■ Exercise description
Repeat the data verbatim.

■ Information shown
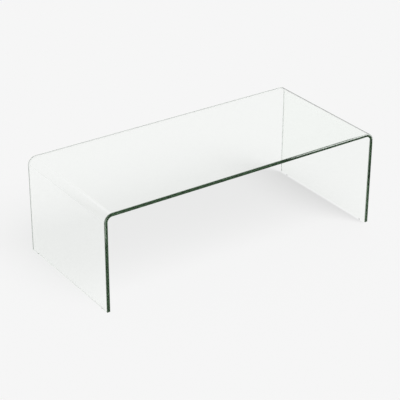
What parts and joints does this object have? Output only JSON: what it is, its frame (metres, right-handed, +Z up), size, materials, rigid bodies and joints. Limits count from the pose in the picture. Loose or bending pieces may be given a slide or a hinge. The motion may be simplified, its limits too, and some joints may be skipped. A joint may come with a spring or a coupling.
{
  "type": "waterfall coffee table",
  "caption": "Low table bent from a sheet of clear glass: a level top that curves down at each end into an upright panel leg, on clear floor pads.",
  "frame": {"origin": "on the floor, at the middle of the table's footprint, straight under the middle of the top", "axes": "+X along the table's length towards its right leg, +Y across the sheet from its front edge to its rear edge, +Z up"},
  "size_m": [1.1, 0.5, 0.36],
  "materials": {
    "float_glass": "gloss: clear toughened float glass, fire-finished faces, machine-polished edges that look dark green from the side",
    "pad_elastomer": "satin, clear moulded polyurethane elastomer",
    "pad_adhesive": "gloss, clear acrylic pressure-sensitive adhesive"
  },
  "bodies": {
    "root": {"bent_glass_sheet": "float_glass", "floor_pad_front_left": "pad_elastomer", "floor_pad_rear_left": "pad_elastomer", "floor_pad_front_right": "pad_elastomer", "floor_pad_rear_right": "pad_elastomer", "pad_adhesive_front_left": "pad_adhesive", "pad_adhesive_rear_left": "pad_adhesive", "pad_adhesive_front_right": "pad_adhesive", "pad_adhesive_rear_right": "pad_adhesive"}
  },
  "joints": []
}
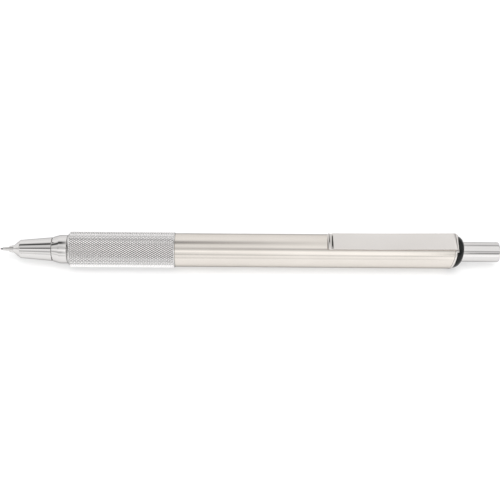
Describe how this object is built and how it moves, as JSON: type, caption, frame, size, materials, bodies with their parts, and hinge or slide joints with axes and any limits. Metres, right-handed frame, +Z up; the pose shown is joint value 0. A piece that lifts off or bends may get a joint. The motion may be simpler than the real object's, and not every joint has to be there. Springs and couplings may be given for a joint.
{
  "type": "mechanical pencil",
  "caption": "All-metal push-button mechanical pencil with a tapered nose, knurled grip, steel barrel and spring clip.",
  "frame": {"origin": "bottom centre of the box, so the grip rests on z = 0", "axes": "+X along the pencil from its point to its button, +Z up through the clip"},
  "size_m": [0.1372, 0.0098, 0.0106],
  "materials": {
    "stainless": "satin stainless steel",
    "knurled_steel": "diamond-knurled stainless steel",
    "chrome": "polished chrome plate",
    "brass": "turned brass",
    "spring_steel": "drawn spring wire",
    "black_plastic": "glossy black moulded plastic",
    "grey_plastic": "natural moulded plastic",
    "rubber": "soft black rubber",
    "eraser": "white vinyl eraser",
    "graphite": "graphite lead"
  },
  "bodies": {
    "frame": {"nose_cone": "chrome", "lead_sleeve": "stainless", "lead_retainer": "rubber", "front_collar": "chrome", "grip_sleeve": "knurled_steel", "grip_core": "brass", "barrel": "stainless", "clip_ring": "chrome", "end_plug": "black_plastic", "chuck_housing": "brass"},
    "mechanism": {"chuck": "brass", "chuck_link": "brass", "chuck_spring": "spring_steel", "lead_tube": "grey_plastic", "eraser_holder": "brass", "eraser": "eraser", "spare_leads": "graphite"},
    "button": {"push_button": "chrome"},
    "feed": {"chuck_ring": "brass", "lead": "graphite"},
    "clip_arm": {"clip": "chrome"}
  },
  "joints": [
    {"name": "button_press", "type": "slide", "parent": "frame", "child": "mechanism", "axis": [-1, 0, 0], "range_m": [0, 0.003], "stiffness_N_per_m": 600, "springref_m": -0.002, "deforming": ["chuck_spring"]},
    {"name": "lead_feed", "type": "slide", "parent": "frame", "child": "feed", "axis": [-1, 0, 0], "range_m": [0, 0.0007]},
    {"name": "button_pull", "type": "slide", "parent": "mechanism", "child": "button", "axis": [1, 0, 0], "range_m": [0, 0.015]},
    {"name": "clip_flex", "type": "hinge", "parent": "frame", "child": "clip_arm", "pos_m": [0.05696, 0, 0.00934], "axis": [0, 1, 0], "range_deg": [0, 3], "stiffness_Nm_per_rad": 1.2, "springref_deg": -1.15}
  ],
  "couplings": [
    {"joint": "lead_feed", "follows": "button_press", "ratio": 0.23}
  ]
}
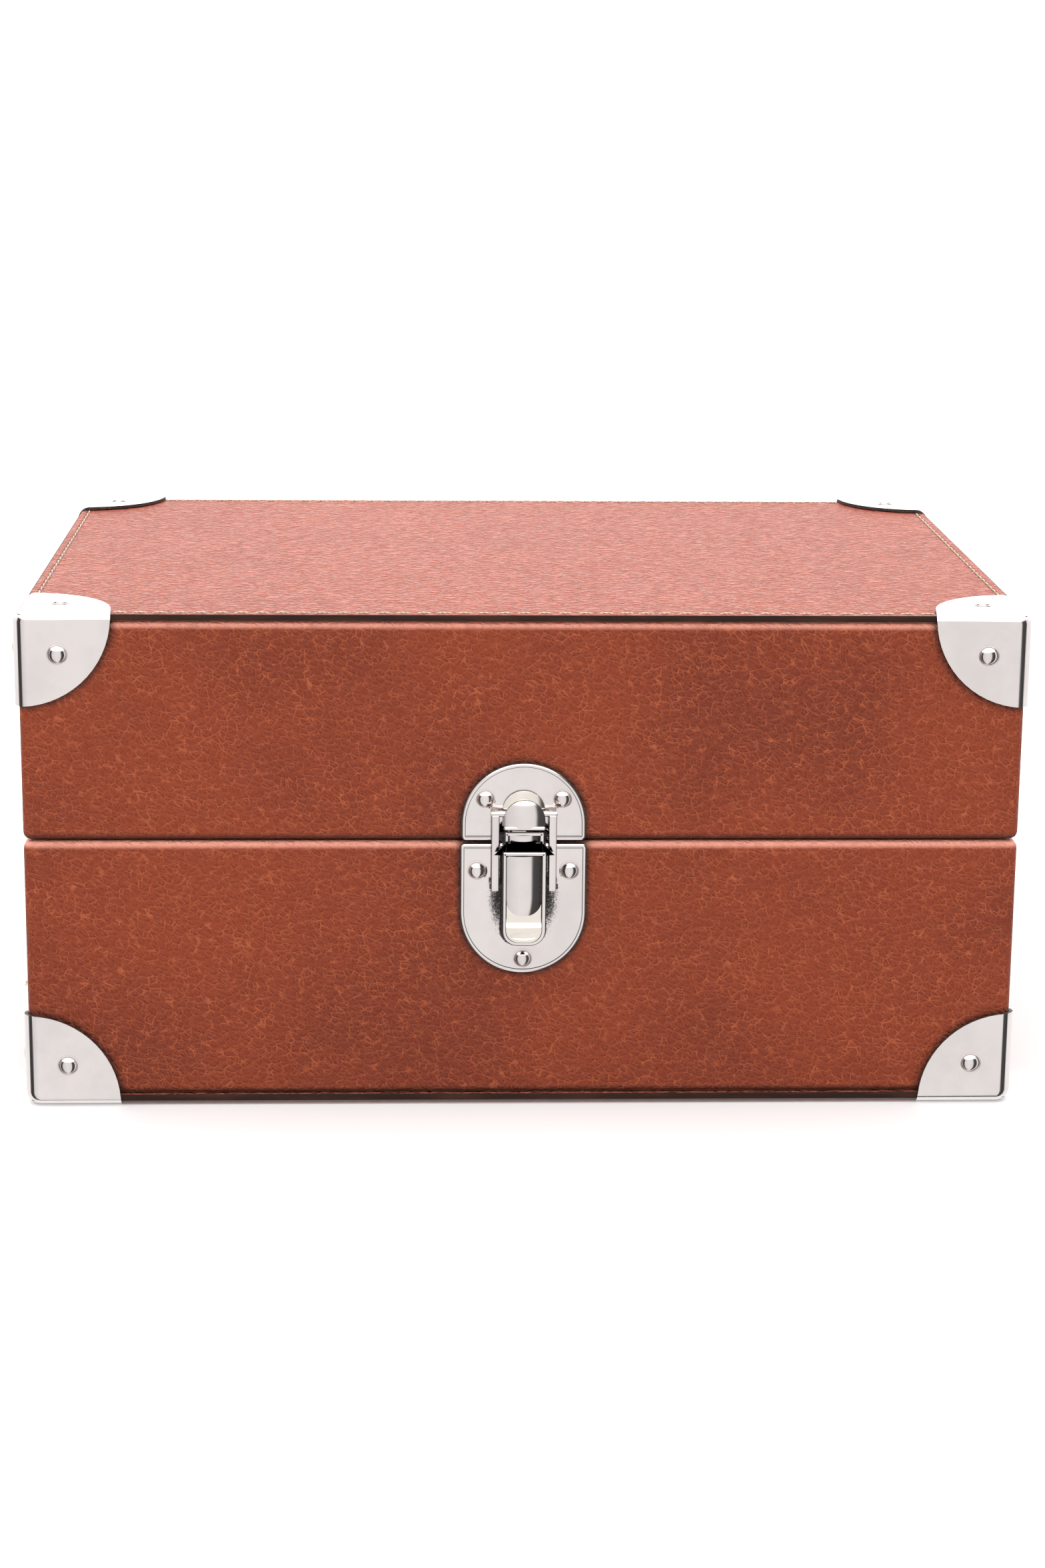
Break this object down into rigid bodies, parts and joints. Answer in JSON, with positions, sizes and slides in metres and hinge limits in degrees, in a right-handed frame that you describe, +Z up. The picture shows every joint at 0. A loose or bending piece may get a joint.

■ Written answer
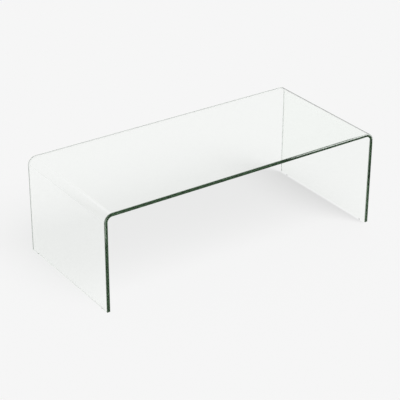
What parts and joints does this object have? Output only JSON: what it is, its frame (metres, right-handed, +Z up), size, materials, rigid bodies and joints. Limits count from the pose in the picture. Loose or bending pieces may be given a slide or a hinge. The motion may be simplified, its limits too, and some joints may be skipped. A joint may come with a spring or a coupling.
{
  "type": "waterfall coffee table",
  "caption": "Low table bent from a sheet of clear glass: a level top that curves down at each end into an upright panel leg, on clear floor pads.",
  "frame": {"origin": "on the floor, at the middle of the table's footprint, straight under the middle of the top", "axes": "+X along the table's length towards its right leg, +Y across the sheet from its front edge to its rear edge, +Z up"},
  "size_m": [1.1, 0.5, 0.36],
  "materials": {
    "float_glass": "gloss: clear toughened float glass, fire-finished faces, machine-polished edges that look dark green from the side",
    "pad_elastomer": "satin, clear moulded polyurethane elastomer",
    "pad_adhesive": "gloss, clear acrylic pressure-sensitive adhesive"
  },
  "bodies": {
    "root": {"bent_glass_sheet": "float_glass", "floor_pad_front_left": "pad_elastomer", "floor_pad_rear_left": "pad_elastomer", "floor_pad_front_right": "pad_elastomer", "floor_pad_rear_right": "pad_elastomer", "pad_adhesive_front_left": "pad_adhesive", "pad_adhesive_rear_left": "pad_adhesive", "pad_adhesive_front_right": "pad_adhesive", "pad_adhesive_rear_right": "pad_adhesive"}
  },
  "joints": []
}
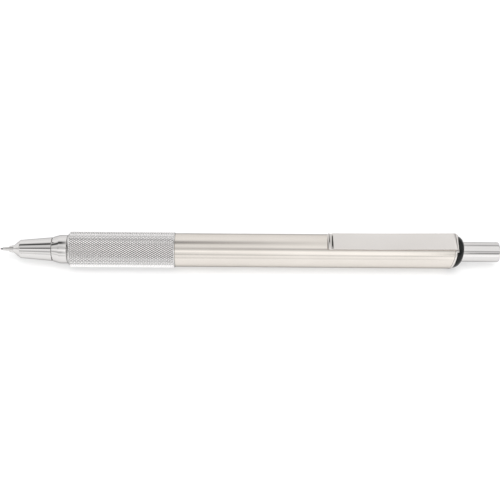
Describe how this object is built and how it moves, as JSON: type, caption, frame, size, materials, bodies with their parts, and hinge or slide joints with axes and any limits. Metres, right-handed frame, +Z up; the pose shown is joint value 0. A piece that lifts off or bends may get a joint. The motion may be simpler than the real object's, and not every joint has to be there. Springs and couplings may be given for a joint.
{
  "type": "mechanical pencil",
  "caption": "All-metal push-button mechanical pencil with a tapered nose, knurled grip, steel barrel and spring clip.",
  "frame": {"origin": "bottom centre of the box, so the grip rests on z = 0", "axes": "+X along the pencil from its point to its button, +Z up through the clip"},
  "size_m": [0.1372, 0.0098, 0.0106],
  "materials": {
    "stainless": "satin stainless steel",
    "knurled_steel": "diamond-knurled stainless steel",
    "chrome": "polished chrome plate",
    "brass": "turned brass",
    "spring_steel": "drawn spring wire",
    "black_plastic": "glossy black moulded plastic",
    "grey_plastic": "natural moulded plastic",
    "rubber": "soft black rubber",
    "eraser": "white vinyl eraser",
    "graphite": "graphite lead"
  },
  "bodies": {
    "frame": {"nose_cone": "chrome", "lead_sleeve": "stainless", "lead_retainer": "rubber", "front_collar": "chrome", "grip_sleeve": "knurled_steel", "grip_core": "brass", "barrel": "stainless", "clip_ring": "chrome", "end_plug": "black_plastic", "chuck_housing": "brass"},
    "mechanism": {"chuck": "brass", "chuck_link": "brass", "chuck_spring": "spring_steel", "lead_tube": "grey_plastic", "eraser_holder": "brass", "eraser": "eraser", "spare_leads": "graphite"},
    "button": {"push_button": "chrome"},
    "feed": {"chuck_ring": "brass", "lead": "graphite"},
    "clip_arm": {"clip": "chrome"}
  },
  "joints": [
    {"name": "button_press", "type": "slide", "parent": "frame", "child": "mechanism", "axis": [-1, 0, 0], "range_m": [0, 0.003], "stiffness_N_per_m": 600, "springref_m": -0.002, "deforming": ["chuck_spring"]},
    {"name": "lead_feed", "type": "slide", "parent": "frame", "child": "feed", "axis": [-1, 0, 0], "range_m": [0, 0.0007]},
    {"name": "button_pull", "type": "slide", "parent": "mechanism", "child": "button", "axis": [1, 0, 0], "range_m": [0, 0.015]},
    {"name": "clip_flex", "type": "hinge", "parent": "frame", "child": "clip_arm", "pos_m": [0.05696, 0, 0.00934], "axis": [0, 1, 0], "range_deg": [0, 3], "stiffness_Nm_per_rad": 1.2, "springref_deg": -1.15}
  ],
  "couplings": [
    {"joint": "lead_feed", "follows": "button_press", "ratio": 0.23}
  ]
}
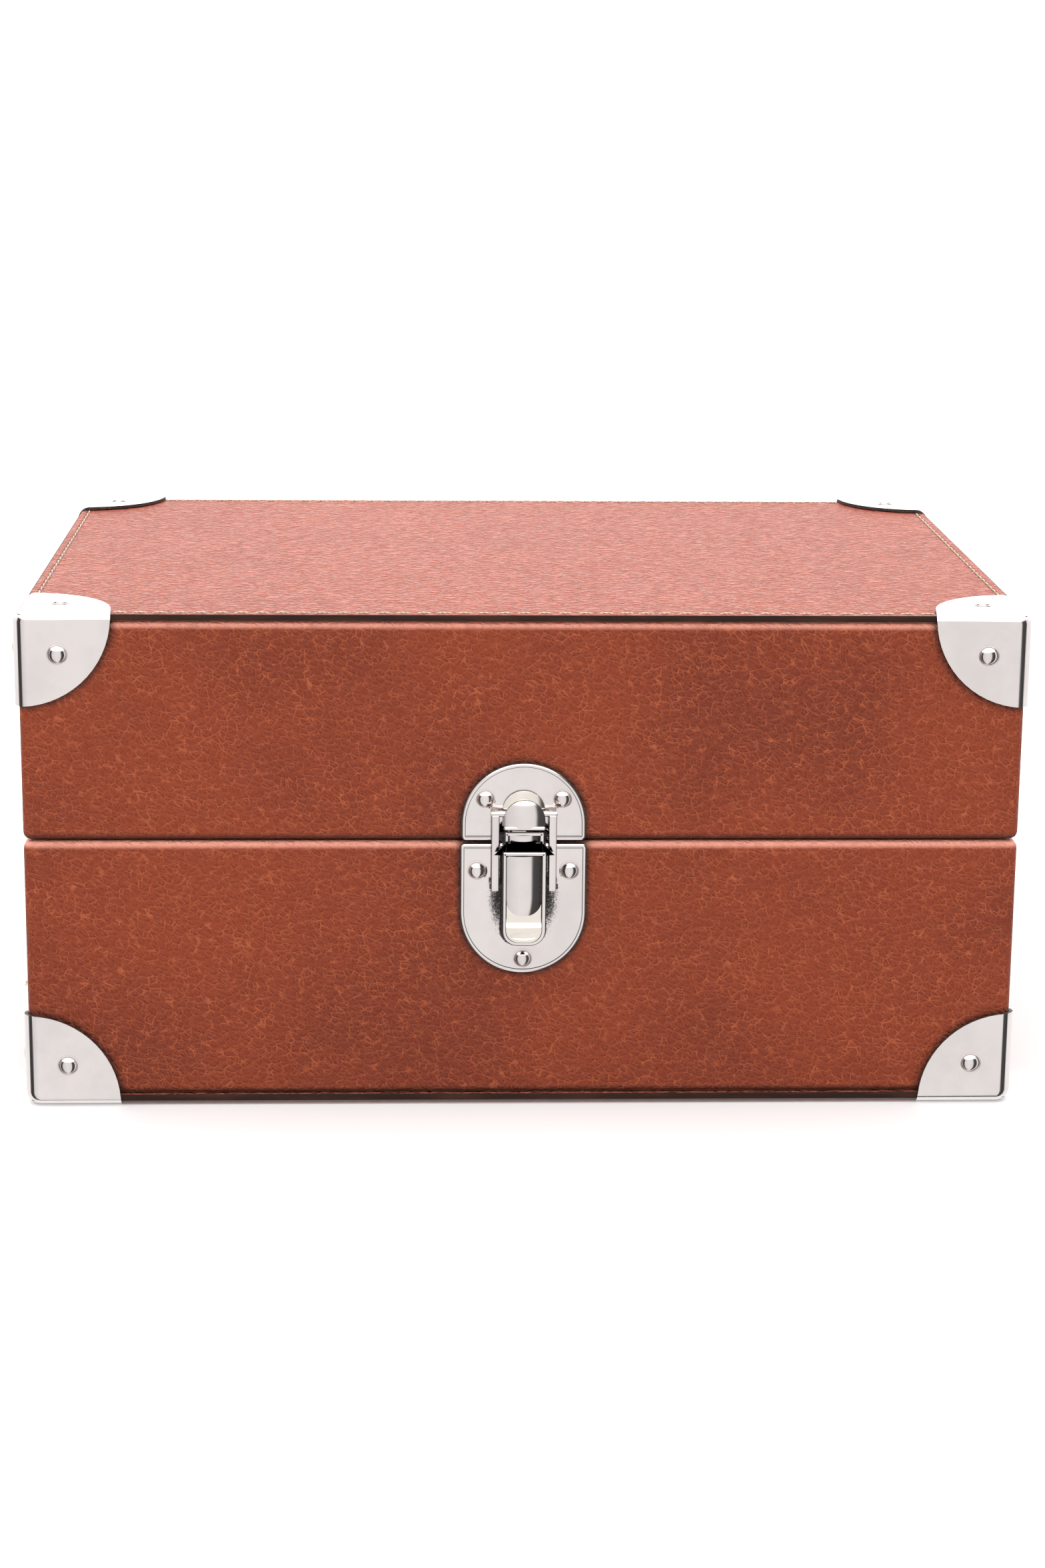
Break this object down into rigid bodies, parts and joints. Answer in JSON, with positions, sizes and slides in metres and hinge limits in degrees, in a right-handed frame that you describe, +Z up. The picture shows every joint at 0. A loose or bending piece may get a joint.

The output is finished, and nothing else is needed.